Where Gossage's paintings are predominantly blue, the large photographs by Lisa Reihana at Allpress Gallery are startlingly white, unusually since her works are customarily multihued. The images in Pelt all have at their centre a tall, elegant, classically nude woman set in a sterile white landscape where only a rare fern struggles to exist.
Manu Ao by Lisa Reihana.
Despite the nudity and modernity, these women take on the quality of a Snow Queen. They are as remote as a chaste goddess.
The setting is not actually snow but a landscape of white stones, mist and mountains taken in the Volcanic Plateau. The reference is not directly New Zealand. They recall Hans Christian Andersen's The Snow Queen and his unrequited love for the singer Jenny Lind.

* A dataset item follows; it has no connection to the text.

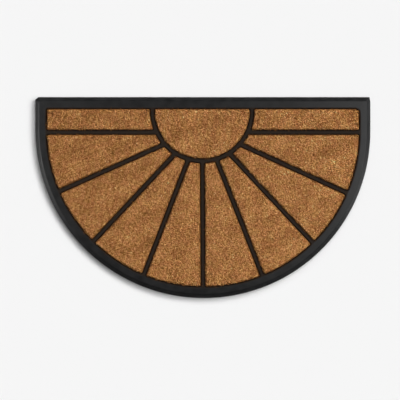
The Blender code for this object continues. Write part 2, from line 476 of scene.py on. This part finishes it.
def standing_fibres(tufts, segments, rng):
    """The loose fibres of each tuft, splayed apart: corners, triangles and places on the chart.

    Beside the wall they lean out over the rubber in some stretches and stand back in others.
    """
    tuft = np.repeat(np.arange(len(tufts.place)), TUFT_FIBRES)
    count = len(tuft)
    turn = rng.uniform(0, 2 * math.pi, count)
    away = np.sqrt(rng.random(count))[:, None] * np.stack([np.cos(turn), np.sin(turn)], 1)
    root = tufts.place[tuft] + TUFT_RADIUS * away
    depth, outward = depth_inside(root, segments)
    root += outward * np.minimum(depth - SUNK, 0)[:, None]
    lean = SPLAY * away + rng.normal(0, TUFT_LEAN, tufts.place.shape)[tuft]
    lean += rng.normal(0, STRAY_LEAN, (count, 2))
    sprawl = RIM_LEAN_MIDDLE - RIM_LEAN_SWING * wander(tufts.place, RIM_SPAN, RIM_SEED)
    lean += outward * (RIM_LEAN * tufts.slump * sprawl)[tuft][:, None]
    root_z = bed_height(depth) - SUNK
    tip_z = tufts.top[tuft] + rng.normal(0, FIBRE_UNEVEN, count)
    tip = root + lean * (tip_z - root_z)[:, None]
    corners, triangles = spikes(np.column_stack([root, root_z]), np.column_stack([tip, tip_z]), rng)
    # Painted shade: fibres next to the wall are painted darker.
    shade = tufts.shade[tuft] + rng.normal(0, FIBRE_SHADE_SPREAD, count) - painted_wall_shade(depth)
    tone = tufts.tone[tuft] + rng.normal(0, FIBRE_TONE_SPREAD, count)
    places = on_chart(
        np.repeat(shade.clip(0, 1), FIBRE_SIDES + 1),
        np.tile(FIBRE_HEIGHTS, count),
        np.repeat(tone, FIBRE_SIDES + 1),
        np.tile(FIBRE_SIDEWAYS, count),
    )
    return corners, triangles, places


def crowns(tufts, segments, rng):
    """One low crown for each tuft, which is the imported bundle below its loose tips.

    Like the fibres, they come as corners, triangles and places on the chart.
    """
    count = len(tufts.place)
    step = 2 * math.pi / CROWN_SIDES
    start = rng.uniform(0, step, count)
    rings = []
    depths = []
    for k in range(CROWN_SIDES):
        angle = start + k * step
        radius = CROWN_RADIUS * rng.uniform(*CROWN_UNEVEN, count)
        ring = tufts.place + radius[:, None] * np.stack([np.cos(angle), np.sin(angle)], 1)
        depth, outward = depth_inside(ring, segments)
        ring += outward * np.minimum(depth - SUNK, 0)[:, None]
        rings.append(np.column_stack([ring, bed_height(depth) - CROWN_SUNK * SUNK]))
        depths.append(depth)
    apex = tufts.place + rng.normal(0, CROWN_OFF_CENTRE * CROWN_RADIUS, tufts.place.shape)
    rings.append(np.column_stack([apex, tufts.top - CROWN_DROP]))
    depths.append(np.full(count, WALL_REACH))
    # Painted shade: the crowns' corners next to the wall are painted darker.
    shade = np.repeat(tufts.shade, CROWN_SIDES + 1) - painted_wall_shade(np.stack(depths, 1).ravel())
    places = on_chart(
        shade.clip(0, 1),
        np.tile(CROWN_HEIGHTS, count),
        np.repeat(tufts.tone, CROWN_SIDES + 1),
        np.tile(CROWN_SIDEWAYS, count),
    )
    return np.stack(rings, 1).reshape(-1, 3), fans(count, CROWN_SIDES), places


def bed(bm, segments, seed):
    """The inlay's own shape, cut off below its tips and worn down towards the wall."""
    rng = np.random.default_rng(seed)
    bmesh.ops.triangulate(bm, faces=bm.faces)
    bm.verts.index_update()
    corners = np.array([v.co for v in bm.verts])
    depth = depth_inside(corners[:, :2], segments)[0]
    corners[:, 2] = np.minimum(corners[:, 2], bed_height(depth))
    triangles = np.array([[v.index for v in f.verts] for f in bm.faces])
    # Painted shade: the bed is painted dark, for the shade beneath the tufts, and darker still next to
    # the wall.
    shade = (rng.uniform(*BED_PAINTED_SHADES, len(corners)) - painted_wall_shade(depth)).clip(0, 1)
    height = rng.uniform(0, BED_HEIGHT, len(corners))
    tone = np.full(len(corners), MIDDLE)
    sideways = rng.uniform(-1, 1, len(corners))
    return corners, triangles, on_chart(shade, height, tone, sideways)


def joined_mesh(name, shapes):
    """One mesh of the shapes, each of them corners, triangles and places on the colour chart."""
    starts = np.cumsum([0] + [len(corners) for corners, _, _ in shapes])
    corners = np.concatenate([shape[0] for shape in shapes])
    triangles = np.concatenate([shape[1] + start for shape, start in zip(shapes, starts)])
    triangles = triangles.astype(np.int32).ravel()
    places = np.concatenate([shape[2] for shape in shapes])[triangles]
    mesh = bpy.data.meshes.new(name)
    mesh.vertices.add(len(corners))
    mesh.vertices.foreach_set("co", corners.ravel())
    mesh.loops.add(triangles.size)
    mesh.loops.foreach_set("vertex_index", triangles)
    mesh.polygons.add(triangles.size // 3)
    mesh.polygons.foreach_set("loop_start", np.arange(0, triangles.size, 3, dtype=np.int32))
    mesh.update(calc_edges=True)
    mesh.uv_layers.new(name=CHART).uv.foreach_set("vector", places.astype(np.float32).ravel())
    mesh.shade_flat()
    return mesh


def inlay_mesh(name, bm, segments, seed):
    """One inlay: its bed, and the fibres and crowns of its tufts."""
    rng = np.random.default_rng(seed)
    tufts = inlay_tufts(segments, seed, rng)
    fibres = standing_fibres(tufts, segments, rng)
    bundles = crowns(tufts, segments, rng)
    return joined_mesh(name, [bed(bm, segments, seed + BED_SEED), fibres, bundles])


def worked_out(nodes, links, operation, value, factor=None):
    """The value after one step of arithmetic."""
    step = nodes.new("ShaderNodeMath")
    step.operation = operation
    links.new(value, step.inputs[0])
    if factor is not None:
        step.inputs[1].default_value = factor
    return step.outputs["Value"]


def coloured(nodes, links, value, stops):
    """The value turned to a colour by a ramp, whose stops are each a position and a colour."""
    ramp = nodes.new("ShaderNodeValToRGB")
    elements = ramp.color_ramp.elements
    for position, _ in stops[2:]:
        elements.new(position)
    for element, (position, colour) in zip(elements, stops):
        element.position = position
        element.color = colour
    links.new(value, ramp.inputs["Fac"])
    return ramp.outputs["Color"]


def coir_finish():
    """Coir coloured from its chart: dark to straw across, in bands of tone, each with painted shade
    towards the root.
    """
    material, nodes, links, shader = finish_tree("coir_fibre")
    chart = nodes.new("ShaderNodeUVMap")
    chart.uv_map = CHART
    place = nodes.new("ShaderNodeSeparateXYZ")
    links.new(chart.outputs["UV"], place.inputs["Vector"])
    bands = worked_out(nodes, links, "MULTIPLY", place.outputs["Y"], CHART_BANDS)
    tone = worked_out(nodes, links, "FLOOR", bands)
    height = worked_out(nodes, links, "FRACT", bands)
    toned = nodes.new("ShaderNodeHueSaturation")
    links.new(ranged(nodes, links, tone, 0, CHART_BANDS - 1, *TONE_HUES), toned.inputs["Hue"])
    links.new(coloured(nodes, links, place.outputs["X"], COIR_SHADES), toned.inputs["Color"])
    shaded = nodes.new("ShaderNodeMix")
    shaded.data_type = "RGBA"
    shaded.blend_type = "MULTIPLY"
    shaded.inputs["Factor"].default_value = 1
    links.new(toned.outputs["Color"], shaded.inputs["A"])
    links.new(coloured(nodes, links, height, PAINTED_ROOT_SHADE), shaded.inputs["B"])
    links.new(shaded.outputs["Result"], shader.inputs["Base Color"])
    shader.inputs["Roughness"].default_value = COIR_ROUGHNESS
    shader.inputs["Specular IOR Level"].default_value = COIR_SPECULAR
    return material


def dusted(mesh, walls):
    """Keeps at each of the tray's corners how far off the nearest pocket is, for the dust beside it."""
    corners = np.array([v.co.xy for v in mesh.vertices])
    clearance = [-depth_inside(some, walls)[0] for some in np.array_split(corners, DUST_BATCHES)]
    dust = mesh.attributes.new(DUST, "FLOAT", "POINT")
    dust.data.foreach_set("value", np.concatenate(clearance))


coir = coir_finish()
walls = []
for seed, name in enumerate(sorted(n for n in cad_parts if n.startswith("coir_"))):
    bm = welded(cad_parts[name])
    walls.append(wall_line(bm))
    mesh = inlay_mesh(name.replace("coir", "pile"), bm, walls[-1], seed)
    dress(mesh.name, mesh, coir, name)
    bm.free()
dusted(tray_shape, np.concatenate(walls))


# ---------------------------------------------------------------------------------------------
# The studio: a pale floor, an even fill, a broad soft key from the upper right, polarised so that
# it leaves no glare on the rubber, panels that give the rubber its sheen, and the camera overhead.
# ---------------------------------------------------------------------------------------------

FLOOR_SIZE = 12
FLOOR_GREY = (0.86, 0.86, 0.86, 1)
FLOOR_ROUGHNESS = 0.9
FILL = 0.200
KEY_POWER = 1.505
KEY_BEARING = 38
KEY_LAMPS = 7
KEY_STEP = 20
KEY_SPREAD = 61
KEY_RISE = 22
KEY_SOFTNESS = math.radians(11)
PANEL_SIZE = 0.5
PANELS = [
    ("left", (-1.3, 0.0, 0.8), 6.3),
    ("left_low", (-1.3, -0.3, 0.4), 1.2),
    ("left_back", (-0.8, 0.5, 1.4), 2.0),
    ("right", (0.8, 0.1, 1.4), 6.0),
    ("right_low", (1.3, -0.3, 0.4), 2.1),
    ("right_back", (0.8, 0.5, 0.4), 0.8),
]
VIEW_CENTRE = (-0.0064, -0.0054)
VIEW_WIDTH = 0.8930
LENS = 135
SENSOR = 36

floor_mesh = bpy.data.meshes.new("floor")
half = FLOOR_SIZE / 2
floor_corners = [(-half, -half, 0), (half, -half, 0), (half, half, 0), (-half, half, 0)]
floor_mesh.from_pydata(floor_corners, [], [(0, 1, 2, 3)])
floor = bpy.data.objects.new("floor", floor_mesh)
bpy.context.scene.collection.objects.link(floor)
floor_material, _, _, floor_shader = finish_tree("studio_floor")
floor_shader.inputs["Base Color"].default_value = FLOOR_GREY
floor_shader.inputs["Roughness"].default_value = FLOOR_ROUGHNESS
floor_shader.inputs["Specular IOR Level"].default_value = 0
floor_mesh.materials.append(floor_material)

world = bpy.data.worlds.new("studio")
world.use_nodes = True
world.node_tree.nodes["Background"].inputs["Color"].default_value = (1, 1, 1, 1)
world.node_tree.nodes["Background"].inputs["Strength"].default_value = FILL
bpy.context.scene.world = world
world.cycles_visibility.glossy = False

for step in range(KEY_LAMPS):
    turn = (step - KEY_LAMPS // 2) * KEY_STEP
    data = bpy.data.lights.new("key", "SUN")
    data.energy = KEY_POWER * math.exp(-((turn / KEY_SPREAD) ** 2))
    data.angle = KEY_SOFTNESS
    key = bpy.data.objects.new("key", data)
    key.rotation_euler = (0, math.radians(90 - KEY_RISE), math.radians(KEY_BEARING + turn))
    key.visible_glossy = False
    bpy.context.scene.collection.objects.link(key)

for name, place, power in PANELS:
    data = bpy.data.lights.new(f"panel_{name}", "AREA")
    data.size = PANEL_SIZE
    data.energy = power
    panel = bpy.data.objects.new(f"panel_{name}", data)
    panel.location = place
    panel.rotation_euler = Vector(place).to_track_quat("Z", "Y").to_euler()
    panel.visible_diffuse = False
    bpy.context.scene.collection.objects.link(panel)

camera_data = bpy.data.cameras.new("camera")
camera_data.lens = LENS
camera_data.sensor_width = SENSOR
camera = bpy.data.objects.new("camera", camera_data)
camera.location = (*VIEW_CENTRE, cad_box[1][2] + VIEW_WIDTH * LENS / SENSOR)
bpy.context.scene.collection.objects.link(camera)
bpy.context.scene.camera = camera
bpy.context.scene.view_settings.view_transform = "Standard"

Contrasting with the overall whiteness is the sudden, startling black of pubic hair and the long hair that falls over the faces of some of the figures. It is this sudden blackness of hair that surely gives rise to the title of the show, with all the implied references of fur, hunting and captured animals. One of these remarkable women is called Aquila, Latin for eagle, and she is the only one who casts no shadow. The other three figures, all hovering between myth and a modern reality, cast dark shadows. Camarillo, who sports ostrich feathers, is set against faceted stones that resemble ice, with the only life a native fern that is often displayed at a tangi.
Sabino is on a wind-blown landscape. Her accompanying fern is under pressure and her face is obscured by her black hair. Piloscis, against a scene of storms and mountains, is blonde, with a black cape of long fur across her shoulders and Aquila, right below a massive cliff, has a pelt of hair enveloping her head.

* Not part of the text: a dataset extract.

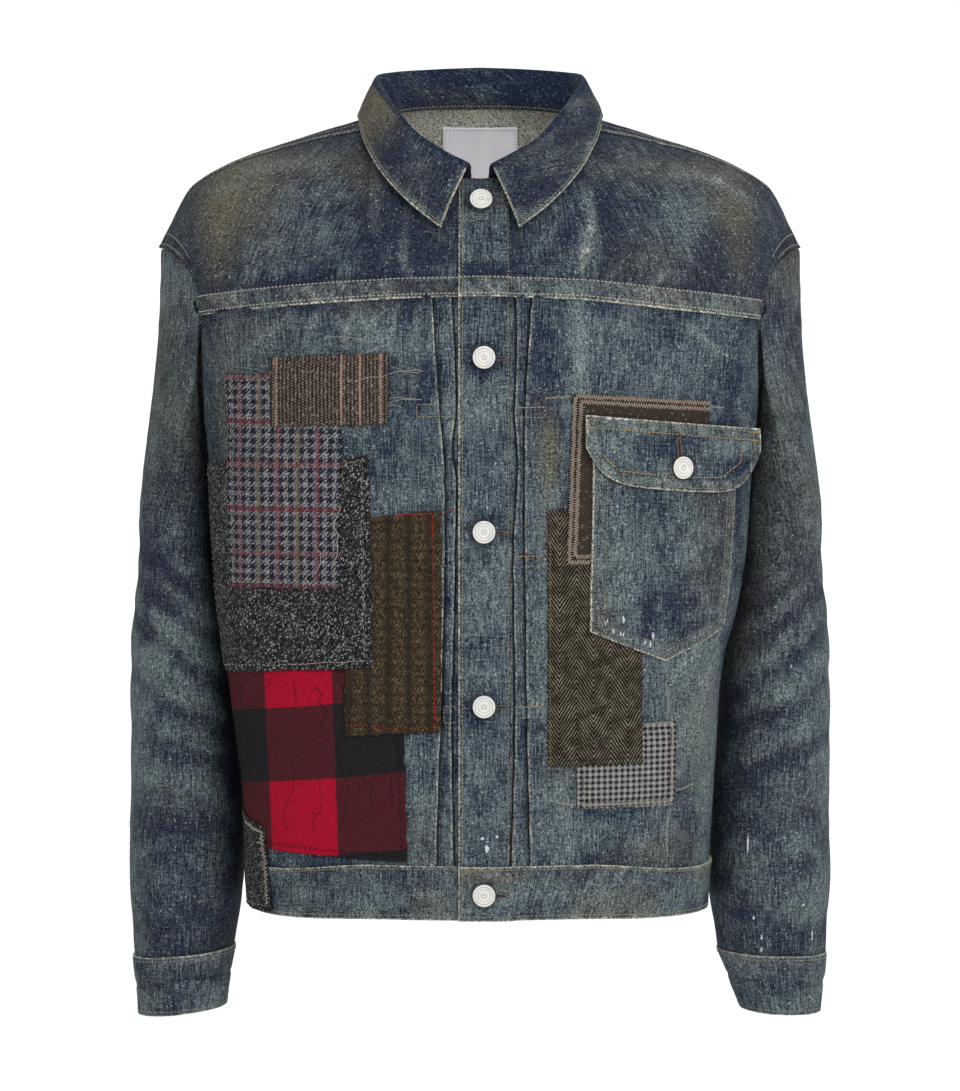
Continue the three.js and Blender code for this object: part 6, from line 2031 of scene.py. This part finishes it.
# Loose white threads over the right chest
tweed, hound, grey = on_patch("striped_tweed"), on_patch("houndstooth"), on_patch("grey_tweed")
LOOSE_THREADS = [
    (on_right, "pale", [(116, -173), (96, -175), (76, -178)], 0.24, 1.2),
    (on_right, "pale", [(70, -180), (86, -184), (100, -188)], 0.22, 1.2),
    (tweed, "pale", [(96, -209), (84, -204), (72, -203)], 0.22, 1.2),
    (on_right, "pale", [(69, -203), (56, -199), (44, -200)], 0.24, 1.2),
    (on_right, "pale", [(68.5, -196), (58, -199), (46, -201)], 0.22, 1.2),
    (on_right, "pale", [(69, -219), (58, -221), (44, -220)], 0.26, 1.2),
    (on_right, "pale", [(69, -224), (60, -222), (50, -221)], 0.22, 1.2),
    (on_right, "khaki", [(112, -243), (96, -246), (80, -248)], 0.24, 1.2),
    (on_right, "grey_thread", [(204, -198), (186, -197), (166, -201)], 0.24, 1.2),
    (grey, "khaki", [(201, -276), (205, -290), (202, -304)], 0.3, 2.0),
    (grey, "khaki", [(105, -276), (104, -284), (101, -290)], 0.26, 1.2),
    (hound, "pale", [(107, -300), (110, -318), (107, -334), (112, -352)], 0.3, 2.6),
    (hound, "pale", [(127, -334), (121, -340), (124, -352), (129, -356)], 0.26, 2.4),
    (hound, "pale", [(132, -358), (128, -364)], 0.24, 1.2),
    (grey, "pale", [(130, -370), (122, -378)], 0.24, 1.2),
    (grey, "grey_thread", [(252, -372), (236, -368), (204, -369)], 0.26, 1.2),
]
for seed, (surface, colour, points, radius, wavy) in enumerate(LOOSE_THREADS, 41):
    loose_on(surface, colour, points, radius, seed=seed, wavy=wavy)
for inset in (3.0, 6.4):
    sew_on(grey, "khaki", [(104, -266.5 - inset), (86 + inset, -264.5 - inset)], 3.4, 2.6, 0.3, seed=57)
sew_on(grey, "pale", [(91, -280), (90, -330), (88, -420)], 5.4, 3.0, 0.26, seed=58, wavy=0.8)
sew_on(grey, "pale", [(236, -432), (160, -427), (88, -421.5)], 5.0, 2.8, 0.26, seed=59, wavy=0.8)

# Red check: dark meandering quilting lines
checks = on_patch("buffalo_check")
for k, start in enumerate((66, 84, 104, 124, 146, 168, 190)):
    line = [(start + 5 * np.sin(h * 1.7 + k), -441 - 17 * h) for h in range(8)]
    loose_on(checks, "dark", line, 0.26, 0.1, seed=60 + k, wavy=3.0)
zigzag_on(on_patch("grey_corner"), "pale", [(172, -560), (168, -590), (167, -618)], 3.2, 3.0, 0.3, seed=68)
zigzag_on(on_patch("grey_corner"), "pale", [(172, -561), (200, -556)], 2.6, 3.0, 0.28, seed=69)

# ---------- buttons, buttonholes, label and paint ----------

BUTTON_PROFILE = [
    (0.01, 0), (3.4, 0), (3.4, 1.2), (7.7, 1.3), (8.4, 1.7), (8.7, 2.3), (8.6, 2.9), (8.1, 3.25),
    (7.5, 3.3), (7.1, 3.2), (6.9, 3.0), (6.7, 3.2), (6.2, 3.25), (5.0, 3.15), (4.75, 2.95), (4.5, 3.15),
    (3.6, 3.15), (2.7, 3.1), (2.5, 2.9), (2.3, 3.1), (1.3, 3.1), (0.9, 2.9), (0.5, 2.6), (0.01, 2.5),
]
BUTTON_SIDES = 48


def button_material():
    net = Net("button_face", 0.42, 0.1, 0.3)
    tarnish = net.noise(5, 3.0).rise(0.45, 0.8)
    speck = net.noise(0.9, 2.0)
    colour = net.mix(tarnish * 0.5, (0.5, 0.49, 0.46, 1), (0.36, 0.35, 0.32, 1))
    radius = net.parts(net.attribute("place", 1))[0]
    for ring, width, amount in ((6.8, 0.6, 0.6), (4.7, 0.5, 0.5), (1.6, 0.9, 0.5), (8.9, 0.7, 0.5)):
        colour = net.mix(radius.ridge(ring, width) * amount, colour, (0.13, 0.125, 0.115, 1))
    return net.finish(colour, speck, 0.12, 0.1)


MATERIALS["button"] = button_material()


def button(name, seat, normal):
    normal = unit(np.array(normal, float))
    across = unit(np.cross(normal, (0, 0, 1)))
    up = np.cross(across, normal)
    turn = np.linspace(0, 2 * np.pi, BUTTON_SIDES, endpoint=False)
    circle = np.cos(turn)[:, None] * across + np.sin(turn)[:, None] * up
    rings = [seat + circle * radius + normal * height for radius, height in BUTTON_PROFILE]
    points = np.vstack(rings)
    count = len(BUTTON_PROFILE)
    faces = lattice(count, BUTTON_SIDES, True).tolist()
    faces.append(list(range(BUTTON_SIDES))[::-1])
    faces.append([(count - 1) * BUTTON_SIDES + i for i in range(BUTTON_SIDES)])
    made = new_mesh(f"{name}_cap", points, faces, MATERIALS["button"])
    radii = np.repeat([radius for radius, height in BUTTON_PROFILE], BUTTON_SIDES)
    layer = made.data.attributes.new("place", "FLOAT_VECTOR", "POINT")
    layer.data.foreach_set("vector", np.stack([radii, 0 * radii, 0 * radii], 1).ravel())
    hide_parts(name)
    return made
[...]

These images all pay tribute to the power of women but, for all the danger implied, the contrast between black and white suggests good and evil in these remarkable images of enigmatic Eves.
The paintings by Gareth Price at Pierre Peeters Gallery are filled with obscure references to religion and philosophy. These are popular images. The artist was People's Choice winner in the 2012 Wallace Awards. The show is called Acatalepsy and the work is a variety of surrealism. It has the closely worked fine detail of magic realism but lacks the dreamlike feeling that is true surrealism. It is really a series of apocalyptic visions. Melodramatic visions of rolling clouds of red bolts of lightning dominate the sky over foreboding landscapes, with curious towers, a tsunami-stranded ship, peacocks, a centaur with a suitcase and Egyptian gods, all excellently drawn and painted and spectacular but not adding up to any coherent theme.
At the galleries
What: Kingfisher Blue/Kikorangi Kotare by Star Gossage
Where and when: Tim Melville Gallery, 11 McColl St, Newmarket, to September 27
TJ says: Moody, symbolic images of Maori women and northern landscapes which are earthy and touching.
What: Pelt by Lisa Reihana
Where and when: Allpress Gallery, 8 Blake St, Freemans Bay, to September 27
TJ says: Large staged photographs of Snow Queens, whose sterile whiteness is contrasted with intense black hair and fur, mix modernity and myth.
What: Acatalepsy by Gareth Price
Where and when: Pierre Peeters Gallery, 251 Parnell Rd, Parnell, to September 28
TJ says: Strange objects and people exist in strange landscapes under skies wracked with eruption and storm.